Naskah Akademik adalah naskah hasil penelitian atau pengkajian hukum dan hasil penelitian lainnya terhadap suatu masalah tertentu yang dapat dipertanggungjawabkan secara ilmiah mengenai pengaturan masalah tersebut dalam suatu Rancangan Undang-Undang, Rancangan Peraturan Daerah Provinsi, atau Rancangan Peraturan Daerah Kabupaten/Kota sebagai solusi terhadap permasalahan dan kebutuhan hukum masyarakat.
Dalam Undang-Undang Nomor 12 Tahun 2011 dijelaskan, yang dimaksud pembentukan peraturan perundang-undangan adalah pembuatan peraturan perundang-undangan yang mencakup tahapan perencanaan, penyusunan, pembahasan, pengesahan atau penetapan, dan pengundangan.

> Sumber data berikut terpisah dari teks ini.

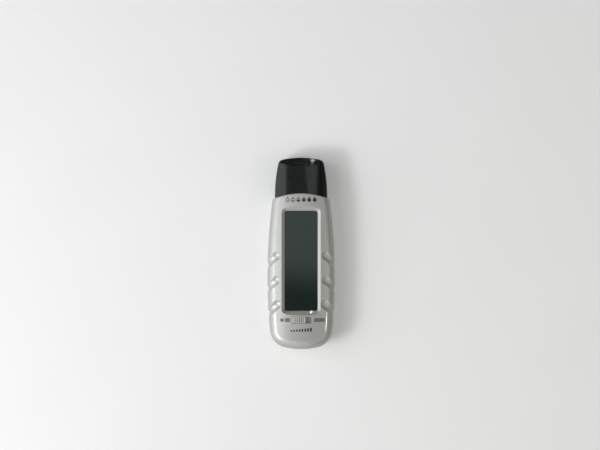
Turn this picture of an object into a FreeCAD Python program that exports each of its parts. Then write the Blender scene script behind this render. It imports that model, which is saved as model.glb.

Sementara peraturan Perundang-undangan adalah peraturan tertulis yang memuat norma hukum yang mengikat secara umum dan dibentuk atau ditetapkan oleh lembaga negara atau pejabat yang berwenang melalui prosedur yang ditetapkan dalam Peraturan Perundang-undangan.
Dalam membentuk Peraturan Perundang-undangan harus dilakukan berdasarkan pada asas Pembentukan Peraturan Perundang-undangan yang baik, yang meliputi, asas kejelasan tujuan, asas kelembagaan atau pejabat pembentuk yang tepat, asas kesesuaian antara jenis, hierarki, dan materi muatan, asas dapat dilaksanakan, asas kedayagunaan dan kehasilgunaan, asas kejelasan rumusan, dan asas keterbukaan.